CITAC Issues Positive African Downstream Outlook at AOG 2024
Specialist consulting company CITAC Africa provided an oil and gas industry outlook for the continent’s mid- and downstream sectors – forecasting growth to recover to 1.9% year-on-year in 2024 – as part of the Angola Oil & Gas pre-conference workshops on Tuesday

Led by CITAC Africa’s Executive Director Elitsa Georgieva, the workshop showcased how major refining projects across the continent are driving a positive outlook for both the sector and trading environment. Specifically, east and southern Africa are expected to show oil and gas demand growth of over 2.9% in 2024, while west and central Africa are expected to grow by 1.4%.

“The region is an integral part of the oil and gas industry,” Georgieva stated, adding, “African oil demand growth has been very strong over the last couple of decades, doubling since the 2000’s in terms of volume.”

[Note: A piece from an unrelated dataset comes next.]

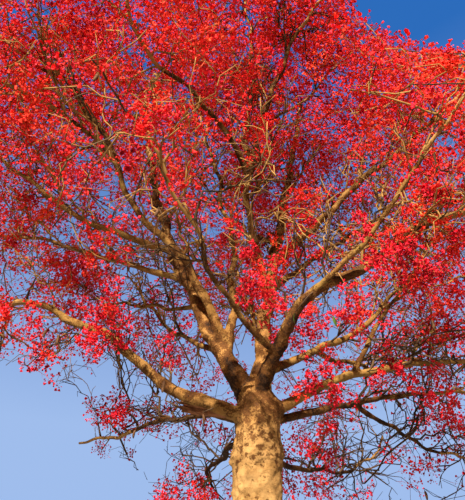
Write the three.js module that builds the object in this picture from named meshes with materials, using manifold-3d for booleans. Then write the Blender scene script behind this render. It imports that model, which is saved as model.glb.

It was noted during the session that Africa’s oil and gas are expected to experience a year-on-year refinement growth of 1.7 million tons, with Nigeria forecast to have a gasoil surplus of 2.8 million tons by 2026. The presentation also focused on Angola’s refining capacity, with the country poised to boost energy security through the development of three new refineries – Cabinda, Lobito and Soyo – increasing capacity to 400,000 barrels per day (BPD). Upgrades to the country’s sole operational refinery, the Luanda Refinery, represents another major boost to Angola’s downstream sector.

While the continent’s refinery throughput dropped as low as 365,000 BPD in Q3 2023, sub-Saharan Africa’s refining sector is currently witnessing a strong rebound, according to Georgieva. Oil product imports across the continent have increased by 60% over the past decade, while clean products net shortfall is expected to narrow substantially from 78.4 million tons in 2023 to 55.9 million tons in 2026.

Meanwhile, efforts to maximize the development of oil and gas resources have led to a new wave of downstream developments in Africa’s largest producing markets. In July, Nigeria’s Dangote Refinery began talks with the governments of Angola and Libya to secure a stable supply of crude oil for its 650,000-BPD processing plant.

In an effort to drive South Sudan’s downstream capabilities, the country’s national oil company Nilepet is calling on investors to secure funding for the completion of an oil refinery in Block 5A. The proposed refinery is expected to double the country’s oil production to 350,000 BPD, while catering heavy fuel oil to potential markets in Kenya, Uganda and the Republic of the Congo.